Pappalardo wasn't always planning to use a website as her comedic platform. In 2012, she and her friend Beth Newell were struggling comedians in their late 20s. They had run in the same comedy circles for years, both performing improv and writing sketch comedy in New York. "It got a little exhausting dragging a bunch of props to a theatre all the time," Newell recalls. "We were both craving other creative outlets." One day, after taking a workshop at the Magnet Theater, Newell approached Pappalardo about creating a "fake news magazine." Pappalardo agreed to take part in the site. She had worked at a digital agency and Newell had interned and wrote for the Onion, so they both knew "just enough to know how hard it is" to make a successful website, Newell says.

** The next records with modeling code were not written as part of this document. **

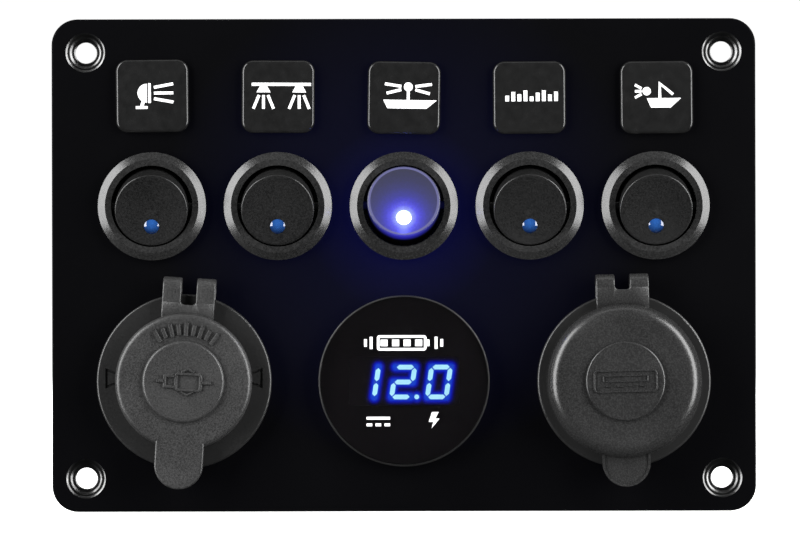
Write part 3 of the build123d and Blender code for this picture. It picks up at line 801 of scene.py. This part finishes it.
def meter_digits(spot):
    """The reading, and its decimal point, as lit bars just off the display."""
    mark = Relief(spot, 0.02, 0.08)
    for start, end in segment_lines():
        bar(mark, start, end)
    mark.dot(POINT_R, *POINT)
    lit = glowing("lit_segment", (0.40, 0.86, 1.0), 2.1)
    mark.piece("meter_digits", lit, "panel", "display_black")


def distance_to_line(point, a, b):
    du = b[0] - a[0]
    dv = b[1] - a[1]
    along = ((point[0] - a[0]) * du + (point[1] - a[1]) * dv) / (du * du + dv * dv)
    along = min(max(along, 0.0), 1.0)
    return math.hypot(point[0] - a[0] - du * along, point[1] - a[1] - dv * along)


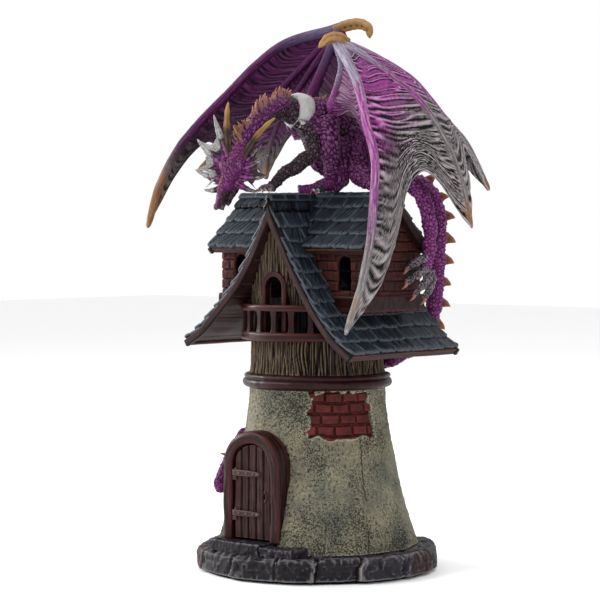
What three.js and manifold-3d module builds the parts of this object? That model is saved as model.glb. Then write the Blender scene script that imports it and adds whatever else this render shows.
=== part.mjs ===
// Dice tower: a stone-footed plaster tower with a timber drum, a slated cottage and a dragon on the ridge.
// Millimetres, +Z up, front towards -Y. The tower's axis is X = Y = 0 and the felt rests on Z = 0.
// Dice go in through the rear hatch, fall down the drum past two baffles and leave by the front door.
import * as THREE from 'three';
import { mergeVertices } from 'three/addons/utils/BufferGeometryUtils.js';
import Module from 'manifold-3d';

const wasm = await Module();
wasm.setup();

// ---- driving dimensions ----
const GAP = 0.3;
const FAR = 200;
const BASE = { radius: 61.5, bottom: 1.3, top: 12.5, felt: 57, feltThick: 1 };
const STEP = {
  left: -27, right: 28, bowLeft: -16, bowRight: 14,
  front: -57, corner: -53, back: -36, top: 18.2,
};
const WALL = 4.6;
const TOWER = [[50.2, 12.8], [47.6, 19.6], [44.4, 32], [41.8, 45], [37.6, 70], [34.7, 88], [34.2, 92.5]];
const MOULDING = [
  [29.8, 92.8], [36, 92.8], [37.9, 95.2], [36.3, 97.7], [37, 98.5], [36.2, 99.7], [29.8, 99.7],
];
const DRUM = { outer: 33.4, inner: 29.4, bottom: 100, top: 178 };
const DOOR = { centre: -3.5, half: 12.5, sill: 18.5, spring: 54, jamb: 6, front: -48, back: -37.5 };
const LEAF = { front: -44.4, back: -41, left: 0.4, right: 0.8, foot: 0.7, crown: 0.3 };
const LATCH = { radius: 1.3, inset: 3.6, height: 40.5 };
const STRAP = { thick: 1.3, start: 0.4, inset: 5.5 };
const HINGE = { x: -14.2, y: -46.4, heights: [31.5, 51.5], eye: 1.7, bore: 1, pin: 0.9, tall: 2.8, foot: 2 };
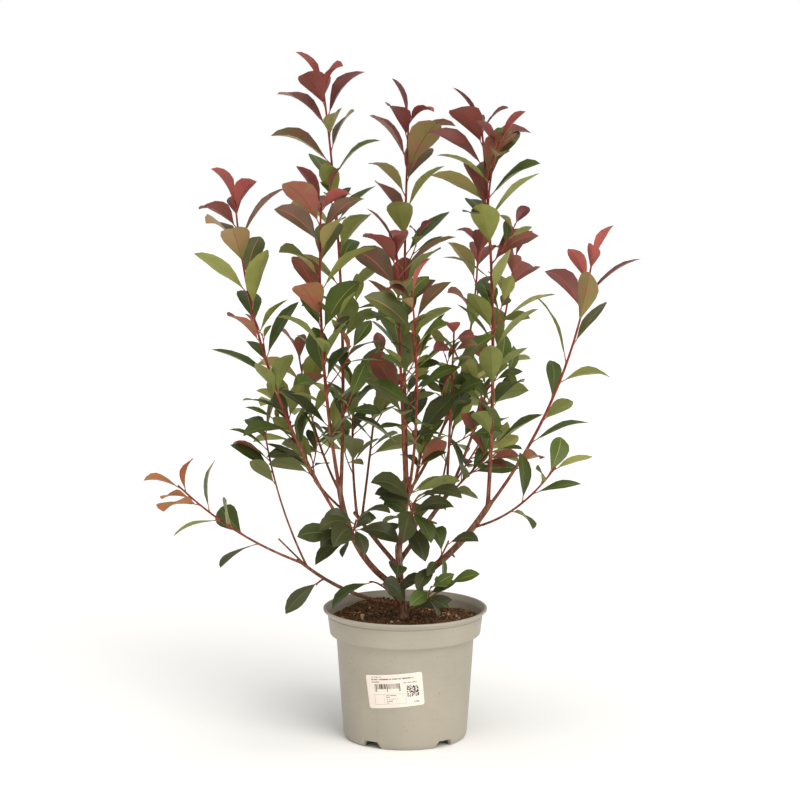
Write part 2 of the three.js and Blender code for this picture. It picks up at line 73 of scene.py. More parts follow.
# The pot
POT_HEIGHT = 180
RIM_RADIUS = 112.5
COLLAR_TOP_RADIUS = 106.5
COLLAR_FOOT_RADIUS = 103.3
BODY_TOP_RADIUS = 94.6
BODY_FOOT_RADIUS = 85.3
COLLAR_TOP = 171
COLLAR_FOOT = 145
BODY_TOP = 140.8
FOOT_CORNER = 6
RIM_EDGE = 3.5
RIM_WIDTH = 3.5
WALL = 1.6
CHANNEL_HEIGHT = 10
CHANNEL_INNER_RADIUS = 55
CHANNEL_OUTER_RADIUS = 77
CENTRE_PAD_RADIUS = 52
NOTCH_COUNT = 5
NOTCH_HEIGHT = 9.6
NOTCH_FOOT_WIDTH = 29
NOTCH_HEAD_WIDTH = 19
FOOT_RING_RADIUS = 82.2
FRONT_FOOT_DEGREES = 3

# The soil and the label
GAP = 0.3
SOIL_EDGE_HEIGHT = 163
SOIL_CROWN_HEIGHT = 165
LABEL_WIDTH = 78
LABEL_HEIGHT = 46.5
LABEL_THICKNESS = 0.4
LABEL_CORNER = 3
LABEL_TURN_DEGREES = -9.2
LABEL_TILT_DEGREES = 6
LABEL_MIDDLE_HEIGHT = 84.4

# The plant
TRUNK_DIAMETER = 12
TRUNK_TOP_DIAMETER = 9.6
ROOT_FLARE = 1.8
ROOT_FLARE_HEIGHT = 9
TRUNK_SIDES = 8
BOUGH_SIDES = 6
TWIG_SIDES = 3
LIMB_STEP = 34
LEAF_TURN = 137.5
LEAF_TURN_SPREAD = 16
LEAF_LEAN = {"old": 45, "young": 36, "spread": 10}
LEAF_CURL = {"old": 26, "young": 66, "spread": 20}
LEAF_ROLL_SPREAD = 30
LEAF_LENGTH_SHARES = (0.84, 1.1)
LONGEST_AT = 0.7
SHORTENING = 0.15
DROOP_ENDS_AT = 0.4
LEAF_WIDTH_SHARE = 0.45
LEAF_KEEL_SHARE = 0.02
LEAF_STATIONS = ((0.33, 0.84), (0.68, 0.92))
LEAF_STALK_RADIUS = 0.8
LEAF_CROWDING = 1.45
FIRST_LEAF_AT = 0.03
LAST_LEAF_AT = 0.99
TOP_LEAF_UPRIGHT = 0.55
TIP_LEAF_SHARES = (0.72, 0.64, 0.7)
LEAF_TURNS_LATE = 1.7
POT_MOUTH_RADIUS = 96
CLEAR_OF_SOIL = 170
CLEAR_OF_RIM = 183
SEED_STEP = 97
SHOOT_SEED = 101
SIDE_TWIG_SEED = 53
BETWEEN_SEED = 211
SPRIG_SEED = 37
SECOND_TRIES = [(0, 1), (55, 0.95), (-55, 0.95), (110, 0.85), (-110, 0.8)]
TIP_YOUTH = {"red": 1, "russet": 1, "green": 0.62, "old": 0.15}
OLDEST_LEAN = {"red": 0, "russet": 8, "green": 0, "old": 12}
OLDEST_DROOP = {"red": 0.15, "russet": 0.15, "green": 0.2, "old": 1.2}
SPARSE_SHOOTS = ("low_left_tip", "low_left_rise", "right_low", "right_outer")
OPEN_SHOOTS = (*SPARSE_SHOOTS, "centre_front", "centre_near", "right_rear", "rear_right_tall")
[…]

For their 2013 launch, they roped a few of their friends into writing a bank of articles. Today, they've gained enough clout to add comedian Nicole Silverberg and  Saturday Night Live writer Anna Drezen to their team as editors. The founders now work with Silverberg and two contributors in a small New York office, where they write articles, produce their podcast, and schedule speaking tours.

They've aspired to reach an audience beyond those who are able to make casual references to Audre Lorde and understand the difference between first- and second-wave feminists. "We didn't start the site with the idea of like, 'this is a feminist website,'" Newell says. "We were just doing a parody of women's media because there were some things that bothered us about the way women's media spoke to women." Take their recent article sarcastically referring to the  La La Landproducers as brave for conceding to  Moonlight. You don't need a women's studies degree to laugh at the sentence, "It takes a certain kind of bravery to cede an Oscar that isn't even yours, but the  La La Landproducers did just that."

"I think it's just refreshing for women to have content that really speaks to them directly," Pappalardo says about their approach to comedy. "There are certain things that anyone who has gone through a so-called female experience finds funny and that people who haven't experienced just won't find funny."